Animal heads as if carrying human bodies. And the human bodies are as if armed with the faces of animals. No understanding between these two No common verbal language, no common gesture conveying - but countless identical features: the spirit, sensitivity and intuition exist here and there, but based on different perceptions of reality. Animals carry the never formulated wisdom about existence. Human intellect is not able to penetrate this kind of knowledge.


What is an animal made by human hands?  a  model?  a mystification?  an  imitation ? - Or maybe it has to do with admiration for something unattainable. Maybe it is the image of my jealousy in the face of the inability to reach nature? - But it might be that I do not want to reach nature. - That I am interested only in using its shapes to speak about myself. My creation shows the divergence between human being and nature. Between its greatness and the distinction of man with his genius. - Birds are for me just shapes from which I select a bit of their features. Animals are those not yet born. My imagination doesn´t reproduce, but produces forms which are not needed in the world of nature, as they don´t fulfil the functions of creatures that live, grow and die. - I need these animals made by my hands. They allow me to liberate myself from necessities and visions impossible to verbalise.

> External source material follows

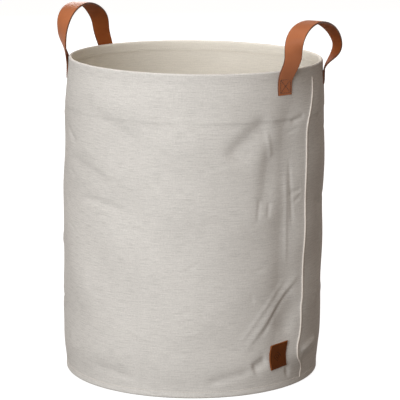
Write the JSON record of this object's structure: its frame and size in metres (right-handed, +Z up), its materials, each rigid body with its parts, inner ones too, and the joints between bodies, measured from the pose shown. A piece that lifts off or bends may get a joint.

My face stands between my thoughts and emotions, and the people who look at me, to whom I speak.
The faces of "Incarnations" unveil the inner chaos hidden behind the living face. Each of these rigid, metallic faces is a potential fragment of my own reality.I discard each one of them, turning always to the next.

For many years, leaving my studio at night, closing the door behind me, I had the impression that now left alone my stiff standing sculptures will start to behave in their own way. Liberated from the pressure of my imagination they will begin to move, to walk, to dance, to dress into heads, to adapt faces. With time I created real dances. They were performed by about 10 Japanese and 10 Polish young people. They derived from basic movements of the body: sitting, standing, lying, running. They were related to groups of my sculptures like "Backs", "Seated Figures", "Embryology", "Cage", "Mutants". In 1997 we performed in Tokyo, Hiroshima and Warsaw, one time in each place.

Every scientific discovery opens doors behind which there are other doors, closed. Art does not solve problems but makes us aware of their existence. It opens our eyes to see and our brain to imagine.
To have imagination and to be aware of it means to benefit from possessing an inner richness and a spontaneous and endless flood of images.
It means to see the world in its entirety, since the point of the images is to show all that which escapes conceptualisation.